This Apple Fell Far From The Tree

Judicial Reports posts about the reversal by the Appellate Division, First Department, of a decision by Justice Gregory Caro to deny suppression in  People v. Gomez.   There was no question that the defendant was properly arrested for driving erratically with a suspended license.  But the inevitable search that followed became a source of some contention.

Justice Caro, a career Manhattan prosecutor before putting on a robe at Mayor Rudy Giuliani’s pleasure, is a familiar name to many of us.  His father, John Caro, was a Justice on the Appellate Division, First Department.  He was one of the finest that ever sat on that bench.  John Caro started his career as a police officer, moving on to the law and later the bench. 

Back in the good old days, when judges still considered the rights of defendants as being worthy of some consideration, John Caro held some sway.  His experience as a cop on the street made him painfully aware of the games that were played, the lies that were told, the motivation to fudge the truth and the details to put the bad guy away, even when the evidence might come up a bit short. 

Cops couldn’t fool Justice John Caro as easily as some others, because he understood what they were doing.  It was wonderful to have John Caro on your panel.  You knew there was one person sitting there who knew what really happened, and who wouldn’t just dismiss your argument and go with the odds.

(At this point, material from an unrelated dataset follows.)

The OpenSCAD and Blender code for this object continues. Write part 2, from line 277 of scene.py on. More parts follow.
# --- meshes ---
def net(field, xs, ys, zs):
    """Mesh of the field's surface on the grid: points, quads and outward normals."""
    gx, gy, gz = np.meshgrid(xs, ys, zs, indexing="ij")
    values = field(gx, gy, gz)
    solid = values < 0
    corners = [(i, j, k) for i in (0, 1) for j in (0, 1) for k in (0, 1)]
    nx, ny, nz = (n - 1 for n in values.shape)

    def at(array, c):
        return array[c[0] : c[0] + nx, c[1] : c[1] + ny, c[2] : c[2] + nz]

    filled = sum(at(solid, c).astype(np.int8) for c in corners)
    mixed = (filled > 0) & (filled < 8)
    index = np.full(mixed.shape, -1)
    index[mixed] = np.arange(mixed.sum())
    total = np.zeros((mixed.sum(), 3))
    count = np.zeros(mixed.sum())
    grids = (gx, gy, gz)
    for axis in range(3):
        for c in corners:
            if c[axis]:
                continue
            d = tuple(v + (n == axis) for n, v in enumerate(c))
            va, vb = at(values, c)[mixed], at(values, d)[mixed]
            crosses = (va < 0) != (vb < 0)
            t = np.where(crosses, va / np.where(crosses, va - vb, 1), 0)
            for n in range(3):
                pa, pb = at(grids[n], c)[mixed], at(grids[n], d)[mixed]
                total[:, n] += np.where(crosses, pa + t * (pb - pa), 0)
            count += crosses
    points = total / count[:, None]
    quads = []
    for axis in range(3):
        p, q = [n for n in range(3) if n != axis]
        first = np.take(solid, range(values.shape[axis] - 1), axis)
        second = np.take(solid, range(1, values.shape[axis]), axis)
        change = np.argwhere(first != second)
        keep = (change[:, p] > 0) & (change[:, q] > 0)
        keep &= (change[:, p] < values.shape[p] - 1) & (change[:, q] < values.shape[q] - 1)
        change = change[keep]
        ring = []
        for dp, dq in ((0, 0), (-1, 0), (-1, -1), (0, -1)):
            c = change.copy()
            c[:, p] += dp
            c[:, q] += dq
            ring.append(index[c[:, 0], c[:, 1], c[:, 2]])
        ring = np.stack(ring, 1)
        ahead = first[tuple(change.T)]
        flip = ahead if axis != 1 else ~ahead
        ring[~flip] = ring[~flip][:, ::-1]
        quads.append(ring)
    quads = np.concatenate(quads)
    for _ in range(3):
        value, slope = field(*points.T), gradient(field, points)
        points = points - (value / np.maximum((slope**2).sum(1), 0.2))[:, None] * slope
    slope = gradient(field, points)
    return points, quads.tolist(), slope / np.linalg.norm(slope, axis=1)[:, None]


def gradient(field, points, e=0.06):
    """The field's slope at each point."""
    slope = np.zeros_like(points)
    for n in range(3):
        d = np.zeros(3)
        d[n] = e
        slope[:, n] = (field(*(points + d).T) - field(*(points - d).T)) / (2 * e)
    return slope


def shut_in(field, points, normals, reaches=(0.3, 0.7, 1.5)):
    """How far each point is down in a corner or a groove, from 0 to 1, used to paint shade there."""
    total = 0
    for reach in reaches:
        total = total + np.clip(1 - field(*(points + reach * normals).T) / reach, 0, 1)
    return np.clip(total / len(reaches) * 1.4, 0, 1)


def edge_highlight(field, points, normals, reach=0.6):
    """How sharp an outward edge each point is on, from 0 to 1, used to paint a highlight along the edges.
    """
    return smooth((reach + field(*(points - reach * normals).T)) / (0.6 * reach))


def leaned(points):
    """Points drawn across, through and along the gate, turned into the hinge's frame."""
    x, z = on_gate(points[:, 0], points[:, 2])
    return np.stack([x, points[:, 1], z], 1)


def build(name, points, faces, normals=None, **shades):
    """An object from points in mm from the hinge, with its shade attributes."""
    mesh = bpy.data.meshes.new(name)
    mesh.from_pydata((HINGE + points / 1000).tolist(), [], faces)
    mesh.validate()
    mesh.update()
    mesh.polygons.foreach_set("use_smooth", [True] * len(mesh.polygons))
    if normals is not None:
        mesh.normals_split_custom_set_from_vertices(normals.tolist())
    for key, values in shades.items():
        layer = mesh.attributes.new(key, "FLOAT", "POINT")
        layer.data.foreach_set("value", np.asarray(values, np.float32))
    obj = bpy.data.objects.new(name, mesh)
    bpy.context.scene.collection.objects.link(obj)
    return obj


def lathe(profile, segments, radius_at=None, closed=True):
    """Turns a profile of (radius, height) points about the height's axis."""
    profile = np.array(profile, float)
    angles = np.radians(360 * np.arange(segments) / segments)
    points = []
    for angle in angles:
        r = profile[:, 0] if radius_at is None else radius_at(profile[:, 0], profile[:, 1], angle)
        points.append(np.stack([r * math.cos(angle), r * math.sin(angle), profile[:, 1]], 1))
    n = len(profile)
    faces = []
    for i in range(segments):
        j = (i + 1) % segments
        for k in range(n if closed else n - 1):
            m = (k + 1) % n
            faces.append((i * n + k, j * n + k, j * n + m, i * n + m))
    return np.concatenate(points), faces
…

Apparently, the son isn’t the father.  Not that he’s a bad judge, as I’ve never had any personal experience before him and can’t claim to know what makes him tick.  But he doesn’t have the experience that his father had on the street, and given the disinclination of appellate courts to reverse, the outcome in this case suggests that he blew it big time.

In the Gomez case, the Appellate Division held that the prosecutions argument that a search of the car post arrest was an inventory search, one of the plethora of exceptions that make the 4th amendment spin in circles.  But at the suppression hearing, the prosecution neglected to put on any evidence that the procedures for an inventory search occurred.  And then, there’s the telltale sign that no inventory was made.  But why let details like tailored testimony stand in the way of a search when it comes up with evidence of drugs.

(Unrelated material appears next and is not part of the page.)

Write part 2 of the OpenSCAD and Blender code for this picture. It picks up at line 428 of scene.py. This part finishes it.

The reversal, however, was not without its dissent. 


In a 4,300-word dissent, Justice James McGuire castigated the majority for cooking up objections to the search procedure that Gomez failed to raise himself. “The specific grounds upon which the majority relies are glaringly absent from counsel’s argument,” McGuire asserted. “By not raising these arguments at the hearing, defendant deprived the People of an opportunity to meet them with evidence.”

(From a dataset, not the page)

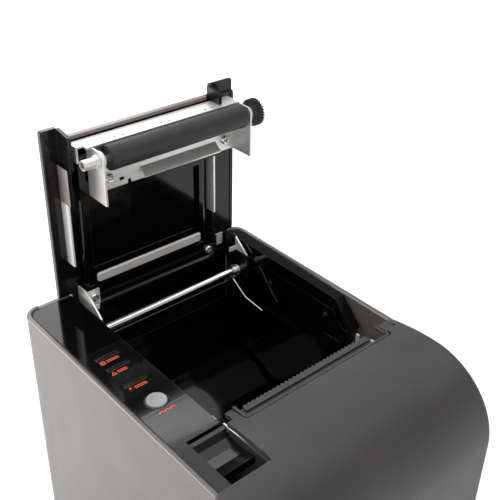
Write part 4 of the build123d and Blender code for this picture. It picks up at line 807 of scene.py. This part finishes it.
def area_light(name, place, target, size, power, colour=(1, 1, 1)):
    data = bpy.data.lights.new(name, "AREA")
    data.shape = "RECTANGLE"
    data.size, data.size_y = size
    data.energy = power
    data.color = colour
    lamp = bpy.data.objects.new(name, data)
    lamp.location = place
    lamp.rotation_euler = (Vector(target) - Vector(place)).to_track_quat("-Z", "Y").to_euler()
    bpy.context.scene.collection.objects.link(lamp)


def studio():
    """A bright tent overhead with a dark band below it, and two softboxes outside the view."""
    world = bpy.data.worlds.new("studio")
    world.use_nodes = True
    tree = world.node_tree
    coords = tree.nodes.new("ShaderNodeTexCoord")
    split = tree.nodes.new("ShaderNodeSeparateXYZ")
    tree.links.new(coords.outputs["Generated"], split.inputs["Vector"])
    bands = [(0.0, 0.57), (0.25, 0.50), (0.50, 0.12), (0.655, 0.14), (0.70, 1.0)]
    tent = ramp(tree, split.outputs["Z"], bands)
    tree.links.new(tent, tree.nodes["Background"].inputs["Color"])
    tree.nodes["Background"].inputs["Strength"].default_value = 1.75
    bpy.context.scene.world = world
    bpy.context.scene.view_settings.view_transform = "Standard"
    top = (0, 0, DECK)
    area_light("softbox_left", (-0.9, 0.75, 0.35), (0, 0.05, 0.08), (0.7, 0.6), 14, (1.0, 0.97, 0.94))
    area_light("softbox_back", (0.15, 1.1, 0.9), top, (1.2, 0.7), 8)


def camera():
    """The camera stands left of the front corner and looks down at about 32 degrees."""
    data = bpy.data.cameras.new("camera")
    data.sensor_width = 36.0
    data.lens = 60.26
    view = bpy.data.objects.new("camera", data)
    azimuth, pitch, roll = radians(-41.468), radians(31.80), radians(1.257)
    forward = Vector((-sin(azimuth) * cos(pitch), cos(azimuth) * cos(pitch), -sin(pitch)))
    right = forward.cross(Vector((0, 0, 1))).normalized()
    up = right.cross(forward)
    tilted_right = right * cos(roll) + up * sin(roll)
    tilted_up = up * cos(roll) - right * sin(roll)
    turn = Matrix((tilted_right, tilted_up, -forward)).transposed().to_4x4()
    place = Vector((-0.2149, BACK - 0.3389, DECK + 0.2572))
    view.matrix_world = Matrix.Translation(place) @ turn
    bpy.context.scene.collection.objects.link(view)
    bpy.context.scene.camera = view


stage_floor()
studio()
camera()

This is quite an interesting effort at salvaging the conviction.  While the burden of proof at a suppression hearing falls on the defendant’s shoulders, the burden of production belongs to the prosecution.  If they fail to produce, is it the duty of the defense to point it out to them so that they can try to find some way to fix the failure?  Why would the defense want to babysit the prosecution to aid in them in getting your client?

But moreover, this points to the ongoing problem with appellate obsession with preservation, which has come to trump the Constitution in the review of convictions. 

Justice John Caro, in his days on the Appellate Division bench, would have known better than to believe that a basic evidentiary search could be salvaged by calling it an inventory search.  He would never have bought into the fictions that cops use to skirt the law, because he knew how the game was played.  It’s unfortunate that his son, sitting on a different bench but with the authority to make similar decisions about the “fibs” told by police witnesses to get over the hump of the law, didn’t learn the lessons from his father that others did.

Man, I miss Justice John Caro.  He knew.